**Job**. Extract exactly the run of lines starting at the line that holds "patch, 0.0, PATCH_CLOTH)" and ending at the line that holds "for node in", both included.

START Dataset section

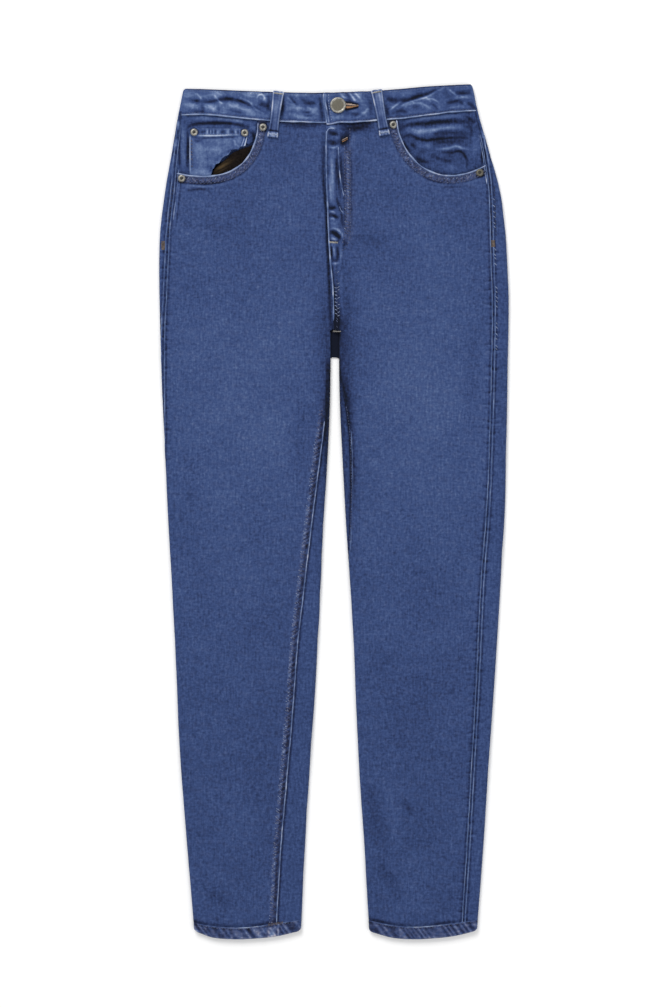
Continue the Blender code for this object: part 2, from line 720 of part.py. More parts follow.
def build_back(leg):
    side_ups = [YOKE_AT_SIDE - SEAM_GAP / 2] + down(HIP_ROWS, YOKE_AT_SIDE, FRONT_PARTS)
    side_ups += CROTCH_ROWS + LEG_ROWS
    side = seam_line(leg, leg.side_seam, outer_slot, side_ups, -SEAM_GAP / 2)
    top = along_yoke(leg, across(side[0][0], -INNER_FLAT), -SEAM_GAP / 2)
    centre = [(-INNER_FLAT, up) for up in down(HIP_ROWS, YOKE_AT_CENTRE, FRONT_PARTS)]
    centre += [(-INNER_FLAT, FRONT_PARTS)] + parting(BACK_PARTS, -1)
    inner = [(slot - ROUND, up) for slot, up in
             seam_line(leg, leg.inseam, inner_slot, [BACK_PARTS - 2] + LEG_ROWS, -SEAM_GAP / 2)]
    hem_up = high_edge(leg.hem, 0.5)
    first = inner_slot(leg, hem_up, read(leg.inseam, hem_up) - SEAM_GAP / 2) - ROUND
    last = outer_slot(leg, hem_up, read(leg.side_seam, hem_up) - SEAM_GAP / 2)
    hem = above_hem(leg, across(first, last))
    lines = []
    for away in (PATCH_MARGIN, PATCH_MARGIN + PATCH_RAMP):
        ring = grown(PATCH, away)
        lines.append([(flat_slot(leg, up, out, -1), up) for out, up in ring + ring[:1]])
    outline = top + centre + inner + hem + side[::-1][:-1]
    cloth("back_" + leg.name, leg, outline, HIP_ROWS + [FRONT_PARTS, BACK_PARTS - 2] + LEG_ROWS,
          lift=patch_lift, lines=lines)


def grown(outline, distance):
    """A convex outline, moved outwards and with its corners kept."""
    middle = [sum(p[axis] for p in outline) / len(outline) for axis in (0, 1)]
    ring = []
    count = len(outline)
    for k in range(count):
        ax, ay = outline[k - 1]
        x, y = outline[k]
        bx, by = outline[(k + 1) % count]
        before = Vector((y - ay, ax - x)).normalized()
        after = Vector((by - y, x - bx)).normalized()
        away = (before + after) / (1 + before.dot(after))
        if away.dot(Vector((x - middle[0], y - middle[1]))) < 0:
            away = -away
        ring.append((x + distance * away.x, y + distance * away.y))
    return ring


def build_yoke(leg):
    ups = [YOKE_AT_SIDE + SEAM_GAP / 2, YOKE_ROWS[0]]
    side = seam_line(leg, leg.side_seam, outer_slot, ups, -SEAM_GAP / 2)
    start = outer_slot(leg, YOKE_TOP_UP, read(leg.side_seam, YOKE_TOP_UP) - SEAM_GAP / 2)
    top = under_band(leg, across(start, -INNER_FLAT))
    low = along_yoke(leg, across(-INNER_FLAT, side[0][0]), SEAM_GAP / 2)
    outline = top + [(-INNER_FLAT, up) for up in YOKE_CENTRE_ROWS] + low + side[1:]
    cloth("yoke_" + leg.name, leg, outline, YOKE_ROWS)


def band_span(leg):
    """Where the flat of the waistband ends and its side fold begins."""
    return read(leg.outer, BAND_MIDDLE) - fold_radius(BAND_MIDDLE)


def band_stations(leg, end):
    """Places along one side of the band: from its end in front, round the side fold, to the centre back."""
    span = band_span(leg)
    front = [("front", end + (span - end) * k / BAND_FRONT_STEPS) for k in range(BAND_FRONT_STEPS + 1)]
    turn = [("turn", TURN - k) for k in range(1, 2 * TURN)]
    back = [("back", span * (1 - k / BAND_BACK_STEPS)) for k in range(BAND_BACK_STEPS)]
    return [(leg, face, value) for face, value in front + turn + back]


def band_point(leg, face, value, share, depth):
    """A point of the waistband, from its lower edge (share 0) to its upper edge (share 1)."""
    near = read(leg.outer, BAND_MIDDLE) if face == "turn" else value
    low = low_edge(leg.band, near) + SEAM_GAP / 2
    up = low + share * (high_edge(leg.band, near) - low)
    radius = fold_radius(up)
    middle = floor_at(up) + radius
    edge = read(leg.outer, up) - radius
    reach = radius - depth
    if face == "turn":
        angle = value / TURN * pi / 2
        return world(leg.side * (edge + reach * cos(angle)), up, middle + reach * sin(angle))
    span = band_span(leg)
    out = value + max(0.0, value) / span * (edge - span)
    if face == "back":
        return world(leg.side * out, up, middle - reach)
    ripple = BAND_RIPPLE * abs(sin(pi * BAND_RIPPLES * out / span + 2 * share)) * sin(pi * share)
    ripple *= smooth((span - out) / BAND_STILL) * smooth((out - RIPPLE_FROM) / BAND_STILL)
    z = middle + reach + ripple
    if leg is LEFT:
        z += BAND_LAP * min(1.0, max(0.0, (BAND_LAP_END - out) / (BAND_LAP_END - BAND_LAP_FULL)))
    return world(leg.side * out, up, z)


def build_band():
    """One doubled strip, from its right end under the back to its left end, which laps over the right one."""
    right = band_stations(RIGHT, -UNDERLAP)
    left = band_stations(LEFT, -OVERLAP)
    stations = right + [(LEFT, "back", 0.0)] + left[::-1]
    grids = []
    for depth in (0.0, BAND_CLOTH):
        grid = [[band_point(*station, share, depth) for station in stations] for share in BAND_SHARES]
        grids.append(grid)
    grid_solid("waistband", grids[0], grids[1], closed=False)


def build_hem(leg):
    slots = [k for k in range(-INNER_CREST, INNER_CREST)]
    grids = []
    for depth in (0.0, HEM_CLOTH):
        rows = []
        for share in (0.0, 0.5, 1.0):
            row = []
            for slot in slots:
                part = hem_share(slot)
                low = low_edge(leg.hem, part)
                up = low + share * (high_edge(leg.hem, part) - SEAM_GAP / 2 - low)
                row.append(hem_point(leg, up, slot, depth))
            rows.append(row)
        grids.append(rows)
    grid_solid("hem_" + leg.name, grids[0], grids[1], closed=True)


def hem_point(leg, up, slot, depth):
    """The hem is a little thicker than the leg, so it is a taller tube of the same outline."""
    face = 1 if slot >= 0 else -1
    along = abs(slot)
    radius = HEM_TOP / 2
    reach = radius - depth
    start = read(leg.outer, up) - radius
    end = read(leg.inner, up) + radius
    if along < TURN:
        angle = along / TURN * pi / 2
        out = start + reach * cos(angle)
        z = radius + face * reach * sin(angle)
    elif along <= INNER_FLAT:
        out = start + (along - TURN) / ACROSS * (end - start)
        z = radius + face * reach
    else:
        angle = (along - INNER_FLAT) / TURN * pi / 2
        out = end - reach * sin(angle)
        z = radius + face * reach * cos(angle)
    return world(leg.side * out, up, z)


# Pocket pieces


def facing_depth(leg):
    def depth(out, up):
        seam_out, _ = place_on(leg, up, outer_slot(leg, up, read(leg.side_seam, up)), 0.0)
        return FACING_DEPTH * smooth((seam_out - out) / FACING_RAMP)

    return depth


def build_facing(leg, low_line, folds):
    """The facing runs from the side seam to under the front panel's pocket edge."""
    curve = pocket_curve(leg)
    corner = [point for point in moved_along_normal(curve, -CLEAR) if point[0] > low_line[-1][0] + 1]
    side_ups = [corner[-1][1] + 1.0] + FACING_SIDE_ROWS
    side = seam_line(leg, leg.side_seam, outer_slot, side_ups, SEAM_GAP / 2)
    start = outer_slot(leg, FACING_TOP_UP, read(leg.side_seam, FACING_TOP_UP) + SEAM_GAP / 2)
    end = flat_slot(leg, FRONT_TOP_UP + 2, low_line[0][0], 1)
    count = FACING_TOP_POINTS
    top = under_band(leg, [start + (end - start) * k / count for k in range(count + 1)])
    low = [(flat_slot(leg, up, out, 1), up) for out, up in low_line + corner[:-1]]
    ridges = fold_lines(leg, folds)
    for away in (FACING_RAMP / 2, FACING_RAMP):
        ridges.append(seam_line(leg, leg.side_seam, outer_slot, RAMP_ROWS, away))

    def lift(out, up, slot):
        return fold_lift(folds, out, up)

    cloth("pocket_facing_" + leg.name, leg, top + low + side, FACING_ROWS, depth=facing_depth(leg),
          wall=FACING_CLOTH, lift=lift, lines=ridges, slot_step=0.5)


def build_coin():
    outline = [(flat_slot(RIGHT, up, out, 1), up) for out, up in COIN]
    cloth("coin_pocket", RIGHT, outline, COIN_ROWS, depth=COIN_DEPTH, wall=FACING_CLOTH, slot_step=0.5)


def build_bag():
    """The pocket bag shows dark in the gap below the coin pocket and sinks away towards its lower end."""
    outline = [(flat_slot(RIGHT, up, out, 1), up) for out, up in BAG]
    top_end = BAG[1][1]

    def depth(out, up):
        return top_at(up) - BAG_TOP + BAG_DROP * smooth((top_end - up) / BAG_DROP_LENGTH)

    cloth("pocket_bag_right", RIGHT, outline, BAG_ROWS, depth=depth, wall=FACING_CLOTH,
          material=BAG_BROWN, slot_step=0.5)


def flat_plate(name, outline, z_low, z_high, material=DENIM_BLUE):
    shape = bmesh.new()
    low = [shape.verts.new(world(x, up, z_low)) for x, up in outline]
    high = [shape.verts.new(world(x, up, z_high)) for x, up in outline]
    shape.faces.new(low)
    shape.faces.new(high)
    count = len(outline)
    for k in range(count):
        after = (k + 1) % count
        shape.faces.new([low[k], low[after], high[after], high[k]])
    return add_object(name, shape, material)


def build_front_loop(loop):
    """A strip bowed over the waistband: its head turns over the upper edge, its foot lies below the seam."""
    axis = Vector((loop.foot_x - loop.top_x, loop.foot_up - loop.top_up))
    length = axis.length
    axis.normalize()
    side = Vector((-axis.y, axis.x)) * LOOP_WIDTH / 2
    level = HIP_TOP + CLEAR
    # The inner face, as distances down from the head and heights
    path = [(step.along, level + step.height) for step in LOOP_BOW]
    path += [(length - LOOP_FOOT, level + LOOP_FOOT_HEIGHT), (length, level + LOOP_FOOT_HEIGHT)]
    grids = []
    for k, thickness in enumerate((LOOP_CLOTH, 0.0)):
        rows = []
        for edge in (-1, 0, 1):
            row = []
            for j, (along, height) in enumerate(path):
                ax, ay = path[max(0, j - 1)]
                bx, by = path[min(len(path) - 1, j + 1)]
                size = hypot(bx - ax, by - ay)
                away = thickness / size
                s = along - away * (by - ay)
                z = height + away * (bx - ax)
                spot = Vector((loop.top_x, loop.top_up)) + axis * s + side * edge
                row.append(world(spot.x, spot.y, z))
            rows.append(row)
        grids.append(rows)
    grid_solid(loop.name, grids[0], grids[1], closed=False)


def build_back_loop(loop):
    half = LOOP_WIDTH / 2
    outline = [(loop.top_x - half, loop.foot_up), (loop.top_x + half, loop.foot_up),
               (loop.top_x + half, loop.top_up), (loop.top_x - half, loop.top_up)]
    flat_plate(loop.name, outline, 0.0, PATCH_CLOTH)


def build_rivet(rivet):
    place = world(rivet.leg.side * rivet.out, rivet.up, rivet.base + CLEAR)
    turned(rivet.name, RIVET_PROFILE, RIVET_RADIUS, place, RIVET_SIDES)


def build_button():
    x, up = BUTTON_PLACE
    place = world(x, up, HIP_TOP + BAND_LAP + CLEAR)
    turned("button", BUTTON_PROFILE, BUTTON_RADIUS, place, BUTTON_SIDES)


def build():
    clear_scene()
    for leg, folds in ((RIGHT, RIGHT_FRONT_FOLDS), (LEFT, LEFT_FRONT_FOLDS)):
        build_front(leg, folds)
        build_back(leg)
        build_yoke(leg)
        build_hem(leg)
        patch = [(leg.side * out, up) for out, up in PATCH]
        flat_plate("back_pocket_" + leg.name, patch, 0.0, PATCH_CLOTH)
    build_band()
    build_facing(RIGHT, RIGHT_FACING_LOW, [])
    build_facing(LEFT, LEFT_FACING_LOW, LEFT_FACING_FOLDS)
    build_coin()
    build_bag()
    for loop in FRONT_LOOPS:
        build_front_loop(loop)
    for loop in BACK_LOOPS:
        build_back_loop(loop)
    for rivet in RIVETS:
        build_rivet(rivet)
    build_button()


build()
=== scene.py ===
from collections import namedtuple
from math import pi

import bpy
import numpy as np
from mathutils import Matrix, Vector


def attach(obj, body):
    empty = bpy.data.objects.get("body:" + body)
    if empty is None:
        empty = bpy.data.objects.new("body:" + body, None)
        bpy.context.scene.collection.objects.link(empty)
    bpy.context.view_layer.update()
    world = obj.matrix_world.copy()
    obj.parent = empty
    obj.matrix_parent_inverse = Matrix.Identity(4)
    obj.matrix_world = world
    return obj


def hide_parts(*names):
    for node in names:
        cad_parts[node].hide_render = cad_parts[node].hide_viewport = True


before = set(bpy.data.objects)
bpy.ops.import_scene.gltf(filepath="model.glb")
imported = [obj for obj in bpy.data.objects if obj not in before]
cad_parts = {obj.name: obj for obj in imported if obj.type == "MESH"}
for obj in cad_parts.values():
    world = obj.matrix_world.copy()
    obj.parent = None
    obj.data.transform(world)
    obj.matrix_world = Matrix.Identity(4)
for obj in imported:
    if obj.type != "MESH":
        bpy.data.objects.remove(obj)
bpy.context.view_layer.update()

MM = 0.001
LENGTH = 1026.5

# The photo's size in pixels, millimetres a pixel, the centre line's column and the lowest point's row
PHOTO_SIZE = (672.0, 1008.0)
PIXEL = 1.2
CENTRE_PIXEL = 334.2
FOOT_PIXEL = 939.4

# Sizes that the solids have
FRONT_TOP = 6.4
HIP_TOP = 6.5
HEM_TOP = 7.2
LOOP_RAISE = 1.5
RAISE_FROM = 935.0
RAISE_TO = 962.0
FRONT_PARTS = 729.0
BACK_PARTS = 697.0
BACK_CENTRE = 0.15
LAP = 1.7
BAND_LAP = 2.3
WALL = 1.1
BAND_WALL = 1.6

# Tables of a leg: (up, distance from the centre line) for its outer and inner outline and the front's edge,
# (up, distance along the cloth) for its seams, (distance from the centre line, up) for the waistband,
# (share across, up) for the hem, and the control points of the pocket opening
LegForm = namedtuple("LegForm", "name side outer inner front_edge side_seam inseam band_low band_high "
                     "hem_low hem_high pocket")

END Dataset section

**Response**.
        flat_plate("back_pocket_" + leg.name, patch, 0.0, PATCH_CLOTH)
    build_band()
    build_facing(RIGHT, RIGHT_FACING_LOW, [])
    build_facing(LEFT, LEFT_FACING_LOW, LEFT_FACING_FOLDS)
    build_coin()
    build_bag()
    for loop in FRONT_LOOPS:
        build_front_loop(loop)
    for loop in BACK_LOOPS:
        build_back_loop(loop)
    for rivet in RIVETS:
        build_rivet(rivet)
    build_button()


build()
=== scene.py ===
from collections import namedtuple
from math import pi

import bpy
import numpy as np
from mathutils import Matrix, Vector


def attach(obj, body):
    empty = bpy.data.objects.get("body:" + body)
    if empty is None:
        empty = bpy.data.objects.new("body:" + body, None)
        bpy.context.scene.collection.objects.link(empty)
    bpy.context.view_layer.update()
    world = obj.matrix_world.copy()
    obj.parent = empty
    obj.matrix_parent_inverse = Matrix.Identity(4)
    obj.matrix_world = world
    return obj


def hide_parts(*names):
    for node in names:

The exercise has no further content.